The keynote conference speeches of Chancellor Rishi Sunak and Prime Minister Boris Johnson embodied these seeming contradictions. Sunak’s brief oration was largely a defence of how big government could be good government. While it did feature the usual praise of free enterprise, he spent much longer setting out how the government had intervened powerfully to deal with the economic impact of Covid-19. He pledged he would ‘balance the books’ but did not say how or when. The Prime Minister, meanwhile, kept his eyes trained on the sunlit uplands, setting out a vision of the UK in 2030 full of electric vehicle (EV) digital taxis and home-owning millennials, rich in skills and revelling in a start-up, can-do society.
Of course, the unprecedented (for peacetime) state intervention in the economy is a product of the pandemic. But even before the pandemic struck, this was an atypical Conservative administration, focused at least as much on spending more – on infrastructure and public services – as on tax cuts. Notwithstanding the existence of a vocal strand of conservative opinion which argues for a ‘tax cuts = growth = tax revenue’ approach to deficit reduction, observers are pretty much unanimous in their expectation that tax rises will bear the lion’s share of the strain of balancing the books.
Where will those tax rises fall? Last year’s Conservative manifesto contained a ‘guarantee’ not to raise the rate of income tax, VAT or National Insurance. This ‘tax triple lock’ will probably survive, but if it is to be unpicked the likeliest breach is on NI rates for the self-employed.

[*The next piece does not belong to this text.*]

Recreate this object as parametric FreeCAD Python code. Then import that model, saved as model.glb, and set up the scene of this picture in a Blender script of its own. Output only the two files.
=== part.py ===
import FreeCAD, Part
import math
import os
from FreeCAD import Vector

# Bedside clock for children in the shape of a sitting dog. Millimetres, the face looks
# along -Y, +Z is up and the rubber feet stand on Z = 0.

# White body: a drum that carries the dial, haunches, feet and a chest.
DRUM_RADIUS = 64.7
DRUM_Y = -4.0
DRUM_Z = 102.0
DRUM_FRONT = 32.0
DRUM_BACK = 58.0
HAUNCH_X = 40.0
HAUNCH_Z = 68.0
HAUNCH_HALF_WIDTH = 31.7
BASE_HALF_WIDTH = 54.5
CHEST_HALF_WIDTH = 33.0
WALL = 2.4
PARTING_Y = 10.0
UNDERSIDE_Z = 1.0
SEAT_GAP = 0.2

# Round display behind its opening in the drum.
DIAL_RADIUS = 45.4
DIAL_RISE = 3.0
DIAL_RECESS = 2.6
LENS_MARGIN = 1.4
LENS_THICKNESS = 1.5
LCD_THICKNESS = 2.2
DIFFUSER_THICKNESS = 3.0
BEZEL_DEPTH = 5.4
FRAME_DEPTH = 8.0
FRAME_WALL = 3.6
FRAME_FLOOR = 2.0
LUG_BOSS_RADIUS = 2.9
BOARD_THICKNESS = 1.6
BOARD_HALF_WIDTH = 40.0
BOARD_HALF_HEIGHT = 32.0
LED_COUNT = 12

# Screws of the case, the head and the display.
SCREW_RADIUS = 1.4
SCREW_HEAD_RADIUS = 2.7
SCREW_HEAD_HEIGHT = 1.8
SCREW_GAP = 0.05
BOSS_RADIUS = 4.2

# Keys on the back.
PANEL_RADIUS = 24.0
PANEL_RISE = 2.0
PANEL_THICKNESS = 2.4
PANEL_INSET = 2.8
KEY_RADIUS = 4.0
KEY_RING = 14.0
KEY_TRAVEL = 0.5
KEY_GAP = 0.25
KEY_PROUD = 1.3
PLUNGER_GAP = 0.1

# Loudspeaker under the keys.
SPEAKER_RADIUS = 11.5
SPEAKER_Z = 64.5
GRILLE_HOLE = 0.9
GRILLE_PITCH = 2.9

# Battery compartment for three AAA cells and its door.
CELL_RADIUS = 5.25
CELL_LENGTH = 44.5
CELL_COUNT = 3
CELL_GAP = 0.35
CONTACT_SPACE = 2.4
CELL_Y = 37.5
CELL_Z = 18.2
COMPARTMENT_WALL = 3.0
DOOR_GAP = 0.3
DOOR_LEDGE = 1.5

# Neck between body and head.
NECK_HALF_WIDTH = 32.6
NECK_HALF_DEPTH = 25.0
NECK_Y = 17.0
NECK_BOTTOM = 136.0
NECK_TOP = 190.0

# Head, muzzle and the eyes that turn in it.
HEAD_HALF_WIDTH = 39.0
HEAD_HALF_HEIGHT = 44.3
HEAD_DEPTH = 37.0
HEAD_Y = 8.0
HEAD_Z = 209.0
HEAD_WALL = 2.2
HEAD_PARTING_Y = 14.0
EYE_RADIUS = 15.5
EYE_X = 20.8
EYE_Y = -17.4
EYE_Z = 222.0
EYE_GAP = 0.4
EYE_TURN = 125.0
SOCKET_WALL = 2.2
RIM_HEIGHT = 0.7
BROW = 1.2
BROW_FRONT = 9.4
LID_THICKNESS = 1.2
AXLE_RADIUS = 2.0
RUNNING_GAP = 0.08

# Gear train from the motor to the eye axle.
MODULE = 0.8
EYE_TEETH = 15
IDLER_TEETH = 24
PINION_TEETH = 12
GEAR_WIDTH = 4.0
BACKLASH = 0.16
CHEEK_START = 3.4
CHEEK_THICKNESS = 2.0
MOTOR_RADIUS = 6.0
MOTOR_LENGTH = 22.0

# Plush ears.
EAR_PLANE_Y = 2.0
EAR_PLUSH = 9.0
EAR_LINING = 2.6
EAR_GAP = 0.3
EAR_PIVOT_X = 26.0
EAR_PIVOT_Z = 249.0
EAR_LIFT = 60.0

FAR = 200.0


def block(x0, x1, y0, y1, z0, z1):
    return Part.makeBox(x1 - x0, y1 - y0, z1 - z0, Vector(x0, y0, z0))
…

This was trailed by Sunak when he announced the Self-Employment Income Support Scheme in March, telling MPs: ‘It is now much harder to justify the inconsistent contributions between people of different employment statuses.’

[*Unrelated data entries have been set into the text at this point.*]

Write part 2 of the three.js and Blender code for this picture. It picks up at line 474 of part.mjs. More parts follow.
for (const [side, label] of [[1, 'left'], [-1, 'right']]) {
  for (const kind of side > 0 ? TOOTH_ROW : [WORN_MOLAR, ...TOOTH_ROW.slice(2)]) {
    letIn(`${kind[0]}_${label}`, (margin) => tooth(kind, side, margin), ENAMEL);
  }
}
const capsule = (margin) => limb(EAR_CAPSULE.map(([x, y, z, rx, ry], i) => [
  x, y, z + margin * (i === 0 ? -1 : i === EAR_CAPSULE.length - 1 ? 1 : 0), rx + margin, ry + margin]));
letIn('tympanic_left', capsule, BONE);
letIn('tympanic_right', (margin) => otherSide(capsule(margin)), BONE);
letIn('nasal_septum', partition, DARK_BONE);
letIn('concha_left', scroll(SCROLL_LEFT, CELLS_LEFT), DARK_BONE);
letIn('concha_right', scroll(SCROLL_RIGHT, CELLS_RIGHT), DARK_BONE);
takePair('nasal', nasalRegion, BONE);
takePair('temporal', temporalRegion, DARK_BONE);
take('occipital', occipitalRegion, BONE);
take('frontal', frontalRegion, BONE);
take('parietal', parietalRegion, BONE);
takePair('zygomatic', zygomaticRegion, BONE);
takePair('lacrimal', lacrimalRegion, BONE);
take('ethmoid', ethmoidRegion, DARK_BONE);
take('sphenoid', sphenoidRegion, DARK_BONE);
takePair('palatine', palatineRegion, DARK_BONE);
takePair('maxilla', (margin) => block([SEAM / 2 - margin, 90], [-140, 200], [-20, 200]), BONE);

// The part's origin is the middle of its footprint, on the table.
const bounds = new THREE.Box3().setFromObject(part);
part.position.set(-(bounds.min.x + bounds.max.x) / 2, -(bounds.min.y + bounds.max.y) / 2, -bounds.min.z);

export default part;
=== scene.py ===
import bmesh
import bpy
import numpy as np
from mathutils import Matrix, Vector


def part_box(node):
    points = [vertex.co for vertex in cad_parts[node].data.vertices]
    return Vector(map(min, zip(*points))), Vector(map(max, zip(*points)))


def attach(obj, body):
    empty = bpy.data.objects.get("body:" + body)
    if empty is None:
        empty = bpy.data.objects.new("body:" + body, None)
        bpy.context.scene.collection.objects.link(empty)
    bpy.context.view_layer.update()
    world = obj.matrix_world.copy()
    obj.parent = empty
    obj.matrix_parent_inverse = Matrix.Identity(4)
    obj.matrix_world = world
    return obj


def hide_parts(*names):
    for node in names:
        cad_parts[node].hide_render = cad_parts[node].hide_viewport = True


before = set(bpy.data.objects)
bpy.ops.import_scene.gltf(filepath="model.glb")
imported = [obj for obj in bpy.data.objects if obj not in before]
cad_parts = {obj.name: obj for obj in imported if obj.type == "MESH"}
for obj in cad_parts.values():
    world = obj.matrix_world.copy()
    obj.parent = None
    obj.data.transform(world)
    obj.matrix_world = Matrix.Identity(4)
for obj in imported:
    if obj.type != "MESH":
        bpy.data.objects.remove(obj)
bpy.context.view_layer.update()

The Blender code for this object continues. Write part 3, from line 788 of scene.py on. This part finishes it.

A leaked Treasury paper reported in the media in August contained a series of options drawn up by Treasury officials for a possible autumn Budget. These included an online sales tax, scrapping higher rate tax relief on pension contributions, increasing corporation tax, aligning capital gains tax with income tax and ‘simplifying’ the inheritance tax system.
Of course, it is one thing for officials to work up an option and quite another for ministers to adopt it. However, it is noteworthy that while the leaked options were dismissed as ‘nonsense speculation’ by the Treasury (a classic example of a ‘non-denial denial’), The Times reported during the conference that, while Rishi Sunak ‘supported maintaining the tax triple lock... he is not ruling out other tax rises, such as increases in capital gains tax, corporation tax or cuts to pensions tax relief for higher earners’.

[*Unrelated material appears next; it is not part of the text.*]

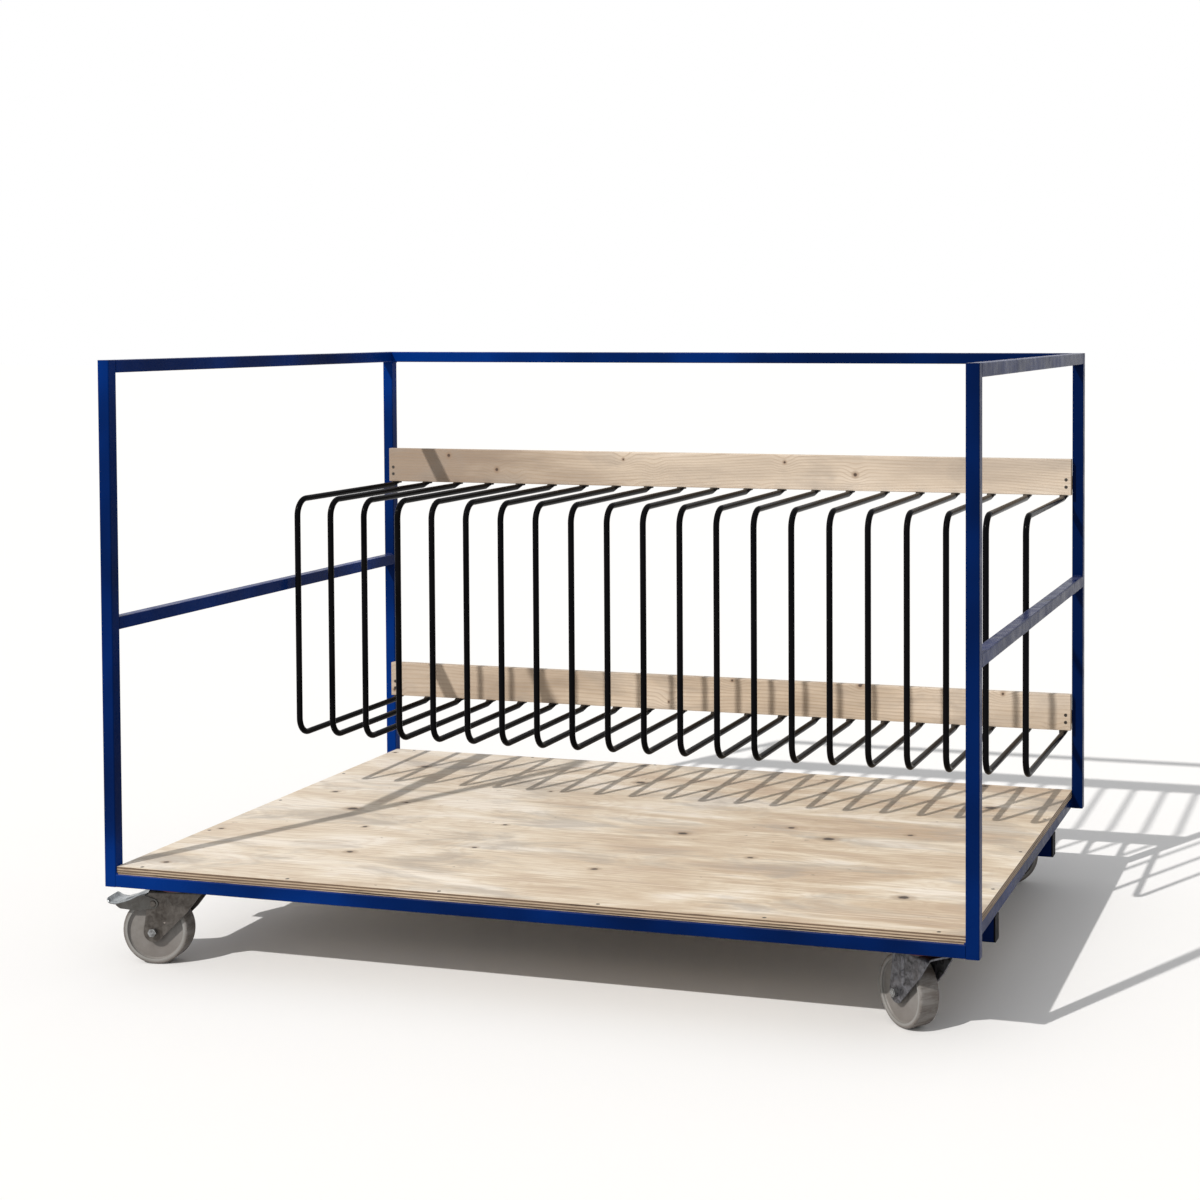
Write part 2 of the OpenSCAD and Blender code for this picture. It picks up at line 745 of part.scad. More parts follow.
module castor_bolts() {
    color("silver") for (c = CORNERS) at_castor(c) at_bolts() {
        translate([0, 0, corner_t]) cylinder(r = hex_r, h = head_h, $fn = 6);
        translate([0, 0, -plate_t - nut_h - 1])
            cylinder(d = bolt_d, h = corner_t + plate_t + nut_h + 1);
        translate([0, 0, -plate_t - nut_h]) difference() {
            cylinder(r = hex_r, h = nut_h, $fn = 6);
            translate([0, 0, -1]) cylinder(d = bolt_d + 2 * screw_fit, h = nut_h + 2);
        }
    }
}

// Countersunk screw that points down from the surface
module countersunk_screw(d, head, l) {
    translate([0, 0, -screw_sink]) rotate_extrude() polygon([
        [0, 0], [head / 2, 0], [d / 2, -(head - d) / 2], [d / 2, -l + d], [0, -l]
    ]);
}

module wood_screws() {
    color("dimgray") {
        at_deck_screws() countersunk_screw(deck_screw_d, deck_screw_head, deck_screw_l);
        at_board_screws() countersunk_screw(deck_screw_d, deck_screw_head, board_screw_l);
        for (z = [lower_board_z, upper_board_z]) at_hoop_ends(z) translate([0, 0, -tab_t]) {
            translate([0, 0, -hoop_screw_head_h])
                cylinder(d1 = hoop_screw_head - 2, d2 = hoop_screw_head, h = hoop_screw_head_h);
            cylinder(d = hoop_screw_d, h = hoop_screw_l);
        }
    }
}

for (c = CORNERS) post(c);
top_rail_side(-1);  // top_rail_left
top_rail_side(1);  // top_rail_right
top_rail_rear();
guard_rails();
base_rail_long(-1);  // base_rail_front
base_rail_long(1);  // base_rail_rear
base_rail_side(-1);  // base_rail_left
base_rail_side(1);  // base_rail_right
cross_tubes();
cross_tube_caps();
corner_plates();
board_rails();
deck_panel();
board(upper_board_z);  // upper_board
board(lower_board_z);  // lower_board
for (i = [1:hoop_count]) hoop(i);
castor_plates();
dust_seals();
swivel_balls();
for (c = CORNERS) fork(c, c[1] < 0);
for (c = CORNERS) wheel(c);
for (c = CORNERS) axle(c);
for (c = BRAKED) pedal(c);
castor_bolts();
wood_screws();
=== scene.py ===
import json
import math

import bmesh
import bpy
from mathutils import Matrix, Vector, noise


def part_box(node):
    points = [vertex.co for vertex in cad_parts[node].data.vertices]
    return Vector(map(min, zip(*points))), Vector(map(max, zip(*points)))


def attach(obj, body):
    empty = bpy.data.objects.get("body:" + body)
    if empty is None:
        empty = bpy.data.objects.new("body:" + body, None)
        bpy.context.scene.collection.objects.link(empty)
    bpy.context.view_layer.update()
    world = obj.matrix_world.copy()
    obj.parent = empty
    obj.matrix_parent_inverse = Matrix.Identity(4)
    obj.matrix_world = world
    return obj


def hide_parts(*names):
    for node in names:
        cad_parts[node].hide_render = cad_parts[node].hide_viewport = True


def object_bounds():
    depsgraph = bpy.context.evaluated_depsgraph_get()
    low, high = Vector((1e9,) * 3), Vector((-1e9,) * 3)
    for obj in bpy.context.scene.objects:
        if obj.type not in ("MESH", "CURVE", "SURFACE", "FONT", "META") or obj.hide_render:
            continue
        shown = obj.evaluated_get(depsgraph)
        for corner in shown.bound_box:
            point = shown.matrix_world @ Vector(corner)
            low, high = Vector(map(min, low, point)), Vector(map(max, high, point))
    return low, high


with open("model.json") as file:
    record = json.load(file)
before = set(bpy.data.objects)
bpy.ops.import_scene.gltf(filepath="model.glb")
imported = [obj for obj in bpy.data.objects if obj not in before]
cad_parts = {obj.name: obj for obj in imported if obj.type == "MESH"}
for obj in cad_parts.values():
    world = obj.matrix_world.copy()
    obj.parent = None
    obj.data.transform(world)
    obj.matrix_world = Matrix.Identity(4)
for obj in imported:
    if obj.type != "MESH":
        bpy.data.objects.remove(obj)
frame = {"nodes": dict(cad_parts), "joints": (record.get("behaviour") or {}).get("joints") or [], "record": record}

cad_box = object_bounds()
MM = 0.001
CORNERS = ("front_left", "front_right", "rear_left", "rear_right")
JOINTS = {j["name"]: j for j in frame["joints"]}


# Node trees

class Shader:
    """One material's node tree, built by short calls that return sockets."""

    def __init__(self, name, **constants):
        self.material = bpy.data.materials.new(name)
        self.material.use_nodes = True
        self.tree = self.material.node_tree
        self.tree.nodes.clear()
        self.surface = self.node("BsdfPrincipled")
        output = self.node("OutputMaterial")
        self.tree.links.new(self.surface.outputs[0], output.inputs[0])
        self.set(**constants)
        coords = self.node("TexCoord")
        self.place = coords.outputs["Object"]
        self.normal = coords.outputs["Normal"]

    def node(self, kind, **settings):
        n = self.tree.nodes.new("ShaderNode" + kind)
        for key, value in settings.items():
            setattr(n, key, value)
        return n

    def put(self, socket, value):
        if isinstance(value, bpy.types.NodeSocket):
            self.tree.links.new(value, socket)
        elif isinstance(value, tuple) and len(value) == 3 and socket.type == "RGBA":
            socket.default_value = (*value, 1)
        else:
            socket.default_value = value

    def set(self, **values):
        """Values or sockets for the surface, such as roughness=0.4."""
        for key, value in values.items():
            self.put(self.surface.inputs[key.replace("_", " ").title().replace("Ior", "IOR")], value)

    def stretch(self, scale, move=(0, 0, 0), place=None):
        n = self.node("Mapping")
        self.put(n.inputs["Vector"], place or self.place)
        n.inputs["Scale"].default_value = scale
        n.inputs["Location"].default_value = move
        return n.outputs[0]

    def noise(self, place, scale=1.0, detail=2.0, rough=0.5, distort=0.0):
        n = self.node("TexNoise")
        self.put(n.inputs["Vector"], place)
        values = {"Scale": scale, "Detail": detail, "Roughness": rough, "Distortion": distort}
        for key, value in values.items():
            n.inputs[key].default_value = value
        return n.outputs[0]

    def cells(self, place):
        """Distance to the nearest random point of a plane, and that point's random number."""
        n = self.node("TexVoronoi", voronoi_dimensions="2D")
        self.put(n.inputs["Vector"], place)
        n.inputs["Scale"].default_value = 1.0
        split = self.node("SeparateColor")
        self.put(split.inputs[0], n.outputs["Color"])
        return n.outputs["Distance"], split.outputs[0]

    def math(self, operation, a, b=0.0):
        n = self.node("Math", operation=operation)
        self.put(n.inputs[0], a)
        self.put(n.inputs[1], b)
        return n.outputs[0]

    def remap(self, value, low, high, to_low=0.0, to_high=1.0, smooth=False):
        n = self.node("MapRange", interpolation_type="SMOOTHSTEP" if smooth else "LINEAR")
        for i, v in enumerate((value, low, high, to_low, to_high)):
            self.put(n.inputs[i], v)
        return n.outputs[0]

    def mix(self, factor, a, b):
        n = self.node("Mix", data_type="RGBA")
        for i, v in ((0, factor), (6, a), (7, b)):
            self.put(n.inputs[i], v)
        return n.outputs[2]

    def ramp(self, factor, *stops):
        n = self.node("ValToRGB")
        self.put(n.inputs[0], factor)
        points = n.color_ramp.elements
        while len(points) < len(stops):
            points.new(0.5)
        for point, (position, colour) in zip(points, stops):
            point.position = position
            point.color = (*colour, 1)
        return n.outputs[0]

    def bands(self, factor, *edges):
        """0 and 1 by turns along the factor, changing at each edge."""
        n = self.node("ValToRGB")
        self.put(n.inputs[0], factor)
        n.color_ramp.interpolation = "CONSTANT"
        points = n.color_ramp.elements
        points.remove(points[1])
        points[0].color = (0, 0, 0, 1)
        for k, position in enumerate(edges):
            level = (k + 1) % 2
            points.new(position).color = (level, level, level, 1)
        return n.outputs[0]

    def length(self, vector):
        n = self.node("VectorMath", operation="LENGTH")
        self.put(n.inputs[0], vector)
        return n.outputs["Value"]

    def plane(self, a, b):
        n = self.node("CombineXYZ")
        self.put(n.inputs[0], a)
        self.put(n.inputs[1], b)
        return n.outputs[0]

    def axes(self, vector):
        n = self.node("SeparateXYZ")
        self.put(n.inputs[0], vector)
        return n.outputs

    def bump(self, *layers):
        """Height layers as (socket, height in metres), each added to the one before."""
        normal = None
        for height, distance in layers:
            n = self.node("Bump")
            self.put(n.inputs["Height"], height)
            n.inputs["Distance"].default_value = distance
            if normal:
                self.put(n.inputs["Normal"], normal)
            normal = n.outputs[0]
        self.set(normal=normal)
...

The online sales tax is one of the proposals put forward in the government’s ongoing ‘fundamental review’ of business rates. Also being floated as part of the review is replacing business rates with a capital values tax on the combined capital value of non-domestic land and property. The possibility of a UK carbon tax was also discussed at a number of conference meetings, mostly positively (though most advocates wanted other taxes scrapped or cut with the proceeds). According to a Times article, the government is looking seriously at it and the proposal has the backing of the Treasury. A decision is expected in December.
So, in conclusion, this was a party conference season like no other. Not just in the cloud, but in the fog of a future fiscal environment where even the near future is more or less unforeseeable. Economics as normal is on hold, but when it re-emerges there will be an awful lot of heavy lifting for the tax system to do.